VENDREDI 2 OCTOBRE 2015 à 9h30 au Département de recherche ENSA Paris la Villette, 118 avenue Jean Jaurès. 75019 Paris
TITRE: De la part de « recherchés » PDF
«Je n’aime pas la recherche quand elle n’est utile qu’à ceux qui la font. Je pense qu’il importe de le dire aujourd’hui, au moment où la recherche a recommencé enfin à aborder des questions « sociales » et qu’elle est de nouveau menée « sur le terrain ». Mais il arrive encore trop souvent que de jeunes chercheurs (qu’il soient des philosophes, des architectes ou des urbanistes) se déguisent en ethnologues et qu’ils demandent aux « autochtones » de leur faire cadeau de leur temps, de leurs histoires et de leurs idées pour ensuite s’en aller.
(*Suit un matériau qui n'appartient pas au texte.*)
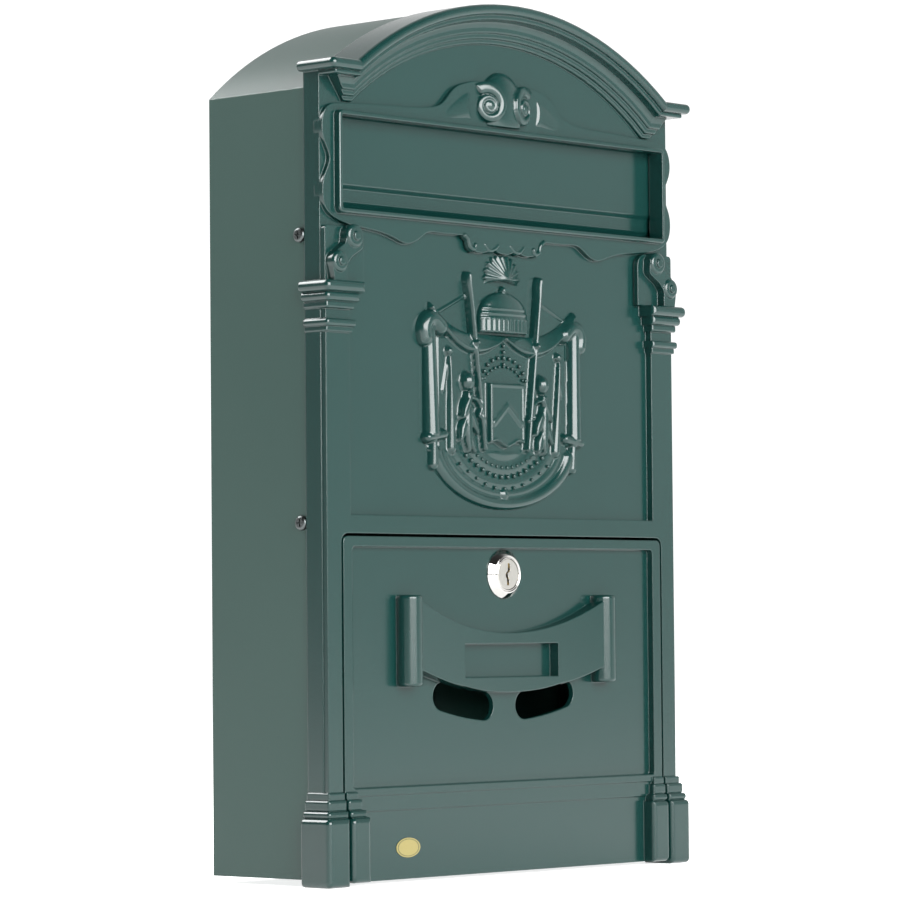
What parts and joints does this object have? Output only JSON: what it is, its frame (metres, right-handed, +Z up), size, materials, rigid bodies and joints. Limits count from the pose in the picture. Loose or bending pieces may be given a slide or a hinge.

Ils rentrent chez eux pour rédiger une thèse que souvent personne ne lira, sauf les membres du jury universitaire. Rien de tout cela ne me paraît utile pour le territoire et pour les personnes étudiées, pour ce que j’appelle les « recherchés ». Certains chercheurs écrivent que leur présence sur le terrain peut servir à déclencher des processus. Plus j’avance et plus je trouve cette expression prétentieuse, creuse et fausse. Il est très difficile de mettre en oeuvre des processus réels et durables. Souvent la recherche s’achève avec les photos d’un banquet ou d’une rencontre qui resteront sans suite. Il me paraît donc plus honnête de se présenter comme les explorateurs désirants de processus en devenir, de participer à un processus en cours et de l’alimenter par notre propre énergie. Si le processus est déjà en cours, il se poursuivra même après notre sortie du terrain de jeu. Et c’est justement ici, dans la sortie du terrain, que l’on peut mesurer la qualité territoriale et politique de la recherche, sa puissance de transformation. La phase la plus importante de la recherche est celle de sa reterritorialisation : comment, où et quand communiquer ce que nous avons compris. Trouver les langages qui conviennent pour transmettre aux « recherchés » les résultats de notre recherche : voici le point fondamental à mes yeux.»